WHAT IS NEEDED =>
Using the data that follows, return exactly the lines from the one that contains "Recreate this object" through the one that contains "the XZ plane.", ends included.

MATERIAL FOR THIS TASK =>
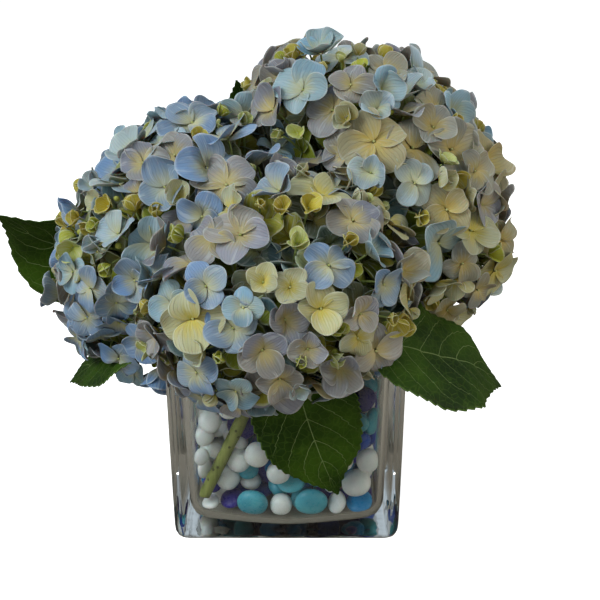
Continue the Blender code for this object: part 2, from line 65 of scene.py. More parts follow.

---

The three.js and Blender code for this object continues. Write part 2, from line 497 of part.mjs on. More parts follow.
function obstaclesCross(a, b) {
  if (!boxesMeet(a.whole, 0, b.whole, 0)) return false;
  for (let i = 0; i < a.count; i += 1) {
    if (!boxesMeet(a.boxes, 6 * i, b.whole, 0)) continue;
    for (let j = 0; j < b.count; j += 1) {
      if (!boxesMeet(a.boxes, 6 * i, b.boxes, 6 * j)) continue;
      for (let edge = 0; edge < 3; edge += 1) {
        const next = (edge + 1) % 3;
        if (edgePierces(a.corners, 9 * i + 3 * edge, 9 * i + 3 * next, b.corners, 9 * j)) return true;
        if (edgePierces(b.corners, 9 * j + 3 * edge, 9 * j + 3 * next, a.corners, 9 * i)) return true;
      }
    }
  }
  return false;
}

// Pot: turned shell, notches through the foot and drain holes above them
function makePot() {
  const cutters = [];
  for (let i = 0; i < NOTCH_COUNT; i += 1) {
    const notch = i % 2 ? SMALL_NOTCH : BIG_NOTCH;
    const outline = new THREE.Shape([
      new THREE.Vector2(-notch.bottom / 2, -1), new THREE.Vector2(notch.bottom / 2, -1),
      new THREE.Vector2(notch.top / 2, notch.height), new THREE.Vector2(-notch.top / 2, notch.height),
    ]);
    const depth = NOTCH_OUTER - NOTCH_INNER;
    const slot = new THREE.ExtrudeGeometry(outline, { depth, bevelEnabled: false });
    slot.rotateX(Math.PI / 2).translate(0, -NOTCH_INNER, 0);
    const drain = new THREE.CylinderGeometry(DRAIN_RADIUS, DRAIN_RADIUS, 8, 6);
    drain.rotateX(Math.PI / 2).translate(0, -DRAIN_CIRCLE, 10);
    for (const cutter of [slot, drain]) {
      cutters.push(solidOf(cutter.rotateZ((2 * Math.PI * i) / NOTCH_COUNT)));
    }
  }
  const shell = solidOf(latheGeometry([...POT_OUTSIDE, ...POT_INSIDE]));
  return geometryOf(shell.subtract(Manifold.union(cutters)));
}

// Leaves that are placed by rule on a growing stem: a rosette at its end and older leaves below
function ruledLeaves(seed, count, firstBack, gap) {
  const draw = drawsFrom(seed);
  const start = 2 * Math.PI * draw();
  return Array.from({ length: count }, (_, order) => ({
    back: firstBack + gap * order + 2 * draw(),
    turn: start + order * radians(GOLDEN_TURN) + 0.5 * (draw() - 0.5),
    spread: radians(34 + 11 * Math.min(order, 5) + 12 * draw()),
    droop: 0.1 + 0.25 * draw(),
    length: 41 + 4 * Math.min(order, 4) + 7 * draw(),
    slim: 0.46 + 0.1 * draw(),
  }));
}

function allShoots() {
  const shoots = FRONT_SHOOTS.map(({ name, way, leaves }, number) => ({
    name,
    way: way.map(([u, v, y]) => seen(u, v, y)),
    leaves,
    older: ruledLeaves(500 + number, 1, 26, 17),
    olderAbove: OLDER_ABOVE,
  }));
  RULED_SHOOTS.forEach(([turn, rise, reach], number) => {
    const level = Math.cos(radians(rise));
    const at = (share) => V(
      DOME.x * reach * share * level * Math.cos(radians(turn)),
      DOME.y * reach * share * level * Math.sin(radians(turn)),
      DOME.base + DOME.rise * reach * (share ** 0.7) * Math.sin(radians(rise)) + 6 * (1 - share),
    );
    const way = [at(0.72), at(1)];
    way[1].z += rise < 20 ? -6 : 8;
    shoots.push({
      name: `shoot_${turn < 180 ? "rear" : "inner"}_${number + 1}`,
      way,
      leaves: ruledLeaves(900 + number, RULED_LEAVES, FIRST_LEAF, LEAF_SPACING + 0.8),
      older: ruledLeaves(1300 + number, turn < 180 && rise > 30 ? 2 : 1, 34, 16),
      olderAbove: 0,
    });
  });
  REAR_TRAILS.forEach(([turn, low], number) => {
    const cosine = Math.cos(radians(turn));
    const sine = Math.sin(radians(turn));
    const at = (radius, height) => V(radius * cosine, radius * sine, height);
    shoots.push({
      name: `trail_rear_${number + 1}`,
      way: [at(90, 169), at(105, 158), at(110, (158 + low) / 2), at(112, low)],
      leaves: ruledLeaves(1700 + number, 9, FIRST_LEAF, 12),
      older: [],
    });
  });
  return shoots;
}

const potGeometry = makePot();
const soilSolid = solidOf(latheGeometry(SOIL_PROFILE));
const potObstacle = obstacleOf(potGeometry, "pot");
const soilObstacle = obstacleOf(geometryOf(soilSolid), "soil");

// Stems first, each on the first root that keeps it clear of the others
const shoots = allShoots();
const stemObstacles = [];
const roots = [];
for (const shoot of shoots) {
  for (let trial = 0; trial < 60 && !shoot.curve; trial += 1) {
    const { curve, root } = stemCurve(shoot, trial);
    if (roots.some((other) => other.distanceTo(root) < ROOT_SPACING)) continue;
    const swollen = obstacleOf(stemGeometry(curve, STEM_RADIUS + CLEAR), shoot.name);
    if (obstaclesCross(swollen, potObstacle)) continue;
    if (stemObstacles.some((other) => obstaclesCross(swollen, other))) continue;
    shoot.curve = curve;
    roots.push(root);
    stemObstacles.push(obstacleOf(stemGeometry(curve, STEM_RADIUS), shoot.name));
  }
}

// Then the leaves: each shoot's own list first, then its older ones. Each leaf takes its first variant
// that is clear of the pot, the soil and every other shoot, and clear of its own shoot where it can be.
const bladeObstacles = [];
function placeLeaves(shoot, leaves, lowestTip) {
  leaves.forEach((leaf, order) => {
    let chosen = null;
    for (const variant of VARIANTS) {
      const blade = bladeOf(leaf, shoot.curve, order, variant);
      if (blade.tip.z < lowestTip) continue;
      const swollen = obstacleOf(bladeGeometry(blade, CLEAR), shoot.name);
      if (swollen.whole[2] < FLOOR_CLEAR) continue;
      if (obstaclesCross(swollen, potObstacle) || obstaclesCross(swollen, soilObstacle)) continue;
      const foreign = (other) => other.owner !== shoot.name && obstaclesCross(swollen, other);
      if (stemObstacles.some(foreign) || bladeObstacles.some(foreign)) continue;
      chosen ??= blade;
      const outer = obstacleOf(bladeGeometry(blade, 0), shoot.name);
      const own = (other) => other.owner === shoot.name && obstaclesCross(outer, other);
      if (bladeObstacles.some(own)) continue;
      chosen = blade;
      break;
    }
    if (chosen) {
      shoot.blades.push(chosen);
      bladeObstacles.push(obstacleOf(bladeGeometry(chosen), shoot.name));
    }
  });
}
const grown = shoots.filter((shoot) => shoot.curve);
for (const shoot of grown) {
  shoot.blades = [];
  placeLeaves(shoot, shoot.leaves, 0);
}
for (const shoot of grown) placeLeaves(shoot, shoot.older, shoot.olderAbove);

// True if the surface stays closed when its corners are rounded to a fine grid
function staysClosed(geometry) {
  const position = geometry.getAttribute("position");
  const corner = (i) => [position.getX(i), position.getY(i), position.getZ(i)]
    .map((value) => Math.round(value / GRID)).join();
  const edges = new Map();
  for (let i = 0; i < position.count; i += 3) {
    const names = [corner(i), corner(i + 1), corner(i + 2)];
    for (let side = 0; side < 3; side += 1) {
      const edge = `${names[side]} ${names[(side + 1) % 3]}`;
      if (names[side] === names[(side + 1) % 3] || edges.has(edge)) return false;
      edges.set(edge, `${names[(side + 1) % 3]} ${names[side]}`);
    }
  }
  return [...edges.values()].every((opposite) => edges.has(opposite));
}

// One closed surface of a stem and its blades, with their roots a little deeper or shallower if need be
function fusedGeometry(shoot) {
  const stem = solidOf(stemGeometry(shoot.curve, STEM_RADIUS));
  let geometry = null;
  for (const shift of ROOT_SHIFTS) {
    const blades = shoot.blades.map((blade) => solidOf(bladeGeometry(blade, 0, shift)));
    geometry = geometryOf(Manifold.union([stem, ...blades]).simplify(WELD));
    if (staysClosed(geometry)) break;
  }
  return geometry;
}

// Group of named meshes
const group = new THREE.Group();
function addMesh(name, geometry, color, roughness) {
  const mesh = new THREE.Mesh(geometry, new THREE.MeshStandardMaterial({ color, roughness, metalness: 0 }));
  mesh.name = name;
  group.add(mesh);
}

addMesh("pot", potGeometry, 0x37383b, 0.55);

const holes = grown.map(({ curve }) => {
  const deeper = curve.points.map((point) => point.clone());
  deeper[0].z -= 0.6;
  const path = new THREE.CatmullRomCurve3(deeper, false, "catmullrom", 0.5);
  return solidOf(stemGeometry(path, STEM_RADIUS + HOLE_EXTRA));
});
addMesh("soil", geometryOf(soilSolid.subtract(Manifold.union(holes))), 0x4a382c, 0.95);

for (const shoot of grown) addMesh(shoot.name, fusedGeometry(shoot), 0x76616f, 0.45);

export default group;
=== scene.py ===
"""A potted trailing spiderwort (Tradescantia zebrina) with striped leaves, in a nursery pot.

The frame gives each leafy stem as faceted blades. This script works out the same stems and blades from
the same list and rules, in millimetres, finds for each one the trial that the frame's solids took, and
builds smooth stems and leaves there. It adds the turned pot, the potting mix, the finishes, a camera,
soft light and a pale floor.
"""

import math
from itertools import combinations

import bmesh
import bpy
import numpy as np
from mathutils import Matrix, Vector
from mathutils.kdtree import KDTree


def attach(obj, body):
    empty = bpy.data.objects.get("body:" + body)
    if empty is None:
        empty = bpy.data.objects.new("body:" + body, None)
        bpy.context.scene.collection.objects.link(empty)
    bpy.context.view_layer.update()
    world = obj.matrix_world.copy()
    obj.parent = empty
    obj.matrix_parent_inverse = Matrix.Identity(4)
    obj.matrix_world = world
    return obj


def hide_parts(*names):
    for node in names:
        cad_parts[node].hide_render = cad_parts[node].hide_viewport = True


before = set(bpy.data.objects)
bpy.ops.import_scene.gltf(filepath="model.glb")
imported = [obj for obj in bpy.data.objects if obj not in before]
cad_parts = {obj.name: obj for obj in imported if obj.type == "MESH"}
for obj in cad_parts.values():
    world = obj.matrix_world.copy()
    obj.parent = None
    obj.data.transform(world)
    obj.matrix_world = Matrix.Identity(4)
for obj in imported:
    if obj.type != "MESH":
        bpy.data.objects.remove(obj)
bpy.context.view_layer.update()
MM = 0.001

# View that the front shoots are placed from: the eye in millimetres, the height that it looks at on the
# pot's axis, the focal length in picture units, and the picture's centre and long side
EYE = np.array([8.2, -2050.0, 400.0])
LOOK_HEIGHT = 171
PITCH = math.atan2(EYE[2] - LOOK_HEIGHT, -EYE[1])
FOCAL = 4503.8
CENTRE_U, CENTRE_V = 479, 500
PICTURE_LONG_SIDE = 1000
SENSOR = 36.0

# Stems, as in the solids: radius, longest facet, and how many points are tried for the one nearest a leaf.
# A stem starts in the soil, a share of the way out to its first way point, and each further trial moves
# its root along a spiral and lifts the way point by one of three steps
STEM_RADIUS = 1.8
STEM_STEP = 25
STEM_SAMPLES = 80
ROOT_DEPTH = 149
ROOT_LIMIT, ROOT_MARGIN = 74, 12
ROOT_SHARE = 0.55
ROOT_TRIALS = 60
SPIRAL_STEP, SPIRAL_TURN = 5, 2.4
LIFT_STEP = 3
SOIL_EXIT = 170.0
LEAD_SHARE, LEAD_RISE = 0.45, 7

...

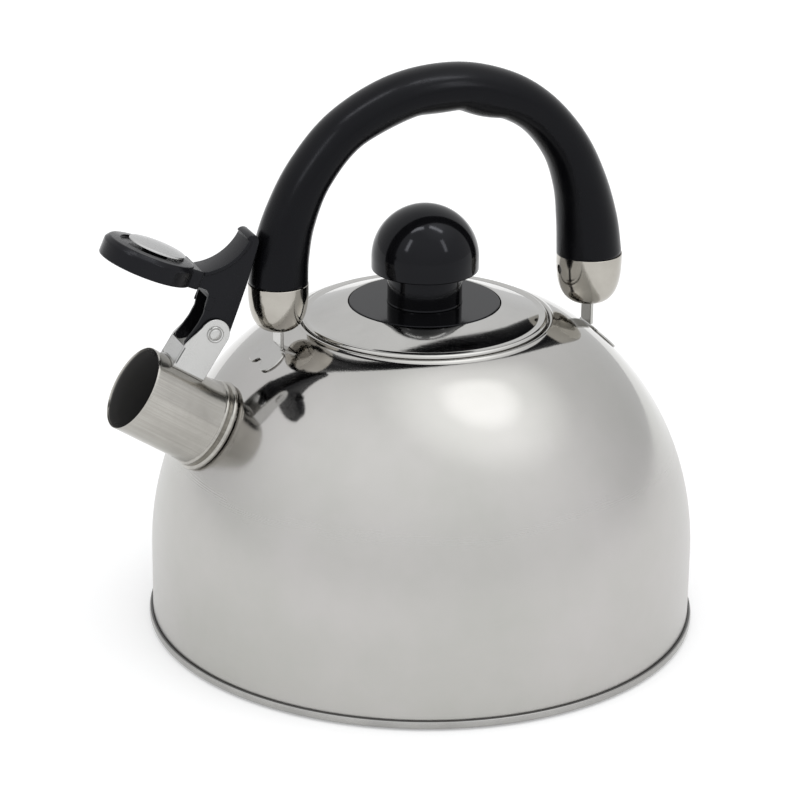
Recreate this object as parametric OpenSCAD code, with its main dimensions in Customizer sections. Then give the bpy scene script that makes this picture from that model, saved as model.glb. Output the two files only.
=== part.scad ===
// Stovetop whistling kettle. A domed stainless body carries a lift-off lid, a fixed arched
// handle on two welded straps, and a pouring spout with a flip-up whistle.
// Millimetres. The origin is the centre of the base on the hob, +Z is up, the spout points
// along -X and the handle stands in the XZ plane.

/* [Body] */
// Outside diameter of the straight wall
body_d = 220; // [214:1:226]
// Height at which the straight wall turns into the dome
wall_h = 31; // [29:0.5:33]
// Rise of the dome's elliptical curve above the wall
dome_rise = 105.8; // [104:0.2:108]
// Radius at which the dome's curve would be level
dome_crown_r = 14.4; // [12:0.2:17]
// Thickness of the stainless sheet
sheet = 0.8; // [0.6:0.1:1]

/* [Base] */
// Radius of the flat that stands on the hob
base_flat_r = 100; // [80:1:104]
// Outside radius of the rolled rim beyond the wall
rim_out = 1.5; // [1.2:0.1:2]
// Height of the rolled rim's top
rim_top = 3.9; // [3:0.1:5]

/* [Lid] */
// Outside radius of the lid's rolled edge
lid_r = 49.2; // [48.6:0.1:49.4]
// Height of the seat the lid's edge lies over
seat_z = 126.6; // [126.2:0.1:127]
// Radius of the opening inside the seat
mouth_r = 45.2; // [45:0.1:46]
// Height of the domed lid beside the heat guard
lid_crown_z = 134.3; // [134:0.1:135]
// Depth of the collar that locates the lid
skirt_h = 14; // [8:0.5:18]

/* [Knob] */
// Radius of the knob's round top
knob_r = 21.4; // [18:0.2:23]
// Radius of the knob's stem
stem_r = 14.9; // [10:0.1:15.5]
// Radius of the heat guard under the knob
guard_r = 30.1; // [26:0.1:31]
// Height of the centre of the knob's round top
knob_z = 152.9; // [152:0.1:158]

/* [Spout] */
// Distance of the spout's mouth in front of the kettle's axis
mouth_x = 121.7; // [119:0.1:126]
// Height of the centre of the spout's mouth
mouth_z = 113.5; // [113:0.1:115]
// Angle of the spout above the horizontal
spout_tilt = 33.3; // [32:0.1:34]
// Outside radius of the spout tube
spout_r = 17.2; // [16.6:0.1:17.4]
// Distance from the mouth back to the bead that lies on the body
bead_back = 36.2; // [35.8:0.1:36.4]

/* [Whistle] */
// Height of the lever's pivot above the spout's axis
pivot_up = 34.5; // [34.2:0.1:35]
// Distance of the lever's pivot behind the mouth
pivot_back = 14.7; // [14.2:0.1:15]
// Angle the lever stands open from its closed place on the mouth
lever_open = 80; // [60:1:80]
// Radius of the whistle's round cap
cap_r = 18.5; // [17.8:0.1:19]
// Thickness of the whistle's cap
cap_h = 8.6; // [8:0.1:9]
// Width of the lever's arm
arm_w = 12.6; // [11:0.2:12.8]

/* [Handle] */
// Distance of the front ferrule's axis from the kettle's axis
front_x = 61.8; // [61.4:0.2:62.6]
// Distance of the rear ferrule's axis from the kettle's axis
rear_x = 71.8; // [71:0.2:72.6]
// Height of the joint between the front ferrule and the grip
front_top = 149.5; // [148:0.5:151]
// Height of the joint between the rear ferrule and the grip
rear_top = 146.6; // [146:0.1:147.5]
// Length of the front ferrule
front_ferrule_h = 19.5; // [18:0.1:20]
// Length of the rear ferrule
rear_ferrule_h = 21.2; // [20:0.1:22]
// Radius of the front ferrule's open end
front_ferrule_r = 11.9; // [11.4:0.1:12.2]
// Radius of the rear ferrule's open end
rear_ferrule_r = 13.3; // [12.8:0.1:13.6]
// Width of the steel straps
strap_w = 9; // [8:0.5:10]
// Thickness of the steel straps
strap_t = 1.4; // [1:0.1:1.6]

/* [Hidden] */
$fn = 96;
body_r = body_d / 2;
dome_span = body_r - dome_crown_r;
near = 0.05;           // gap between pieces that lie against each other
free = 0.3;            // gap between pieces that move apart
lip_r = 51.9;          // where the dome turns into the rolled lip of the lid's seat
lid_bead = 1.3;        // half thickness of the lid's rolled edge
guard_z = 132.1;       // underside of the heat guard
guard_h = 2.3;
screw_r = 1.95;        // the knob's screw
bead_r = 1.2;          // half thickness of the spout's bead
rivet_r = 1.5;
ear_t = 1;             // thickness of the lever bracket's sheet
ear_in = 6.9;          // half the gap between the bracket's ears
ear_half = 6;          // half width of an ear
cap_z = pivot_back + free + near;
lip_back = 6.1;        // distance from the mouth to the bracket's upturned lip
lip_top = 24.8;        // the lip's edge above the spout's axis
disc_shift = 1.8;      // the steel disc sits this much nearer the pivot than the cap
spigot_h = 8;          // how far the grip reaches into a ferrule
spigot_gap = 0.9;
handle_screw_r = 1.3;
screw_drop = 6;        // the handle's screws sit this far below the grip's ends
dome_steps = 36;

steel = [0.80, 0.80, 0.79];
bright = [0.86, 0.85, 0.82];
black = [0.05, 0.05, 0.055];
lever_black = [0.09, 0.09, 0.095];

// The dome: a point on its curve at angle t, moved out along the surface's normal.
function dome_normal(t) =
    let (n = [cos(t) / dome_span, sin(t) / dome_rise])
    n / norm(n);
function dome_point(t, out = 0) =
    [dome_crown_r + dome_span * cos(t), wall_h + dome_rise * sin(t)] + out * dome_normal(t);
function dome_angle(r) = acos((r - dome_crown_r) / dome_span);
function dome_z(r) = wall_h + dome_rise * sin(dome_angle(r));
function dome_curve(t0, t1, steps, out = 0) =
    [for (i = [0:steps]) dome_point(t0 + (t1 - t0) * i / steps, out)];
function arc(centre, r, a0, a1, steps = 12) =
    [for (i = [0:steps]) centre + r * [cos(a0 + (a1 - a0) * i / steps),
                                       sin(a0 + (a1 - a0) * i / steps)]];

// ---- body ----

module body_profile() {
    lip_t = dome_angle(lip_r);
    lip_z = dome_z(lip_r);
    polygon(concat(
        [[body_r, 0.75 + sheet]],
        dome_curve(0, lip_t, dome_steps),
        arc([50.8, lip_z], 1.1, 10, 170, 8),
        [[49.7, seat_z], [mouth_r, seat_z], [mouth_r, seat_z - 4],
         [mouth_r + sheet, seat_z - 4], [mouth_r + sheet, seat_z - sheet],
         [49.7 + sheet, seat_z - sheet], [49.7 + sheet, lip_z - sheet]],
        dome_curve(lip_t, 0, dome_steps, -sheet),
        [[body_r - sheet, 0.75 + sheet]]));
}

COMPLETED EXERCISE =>
Recreate this object as parametric OpenSCAD code, with its main dimensions in Customizer sections. Then give the bpy scene script that makes this picture from that model, saved as model.glb. Output the two files only.
=== part.scad ===
// Stovetop whistling kettle. A domed stainless body carries a lift-off lid, a fixed arched
// handle on two welded straps, and a pouring spout with a flip-up whistle.
// Millimetres. The origin is the centre of the base on the hob, +Z is up, the spout points
// along -X and the handle stands in the XZ plane.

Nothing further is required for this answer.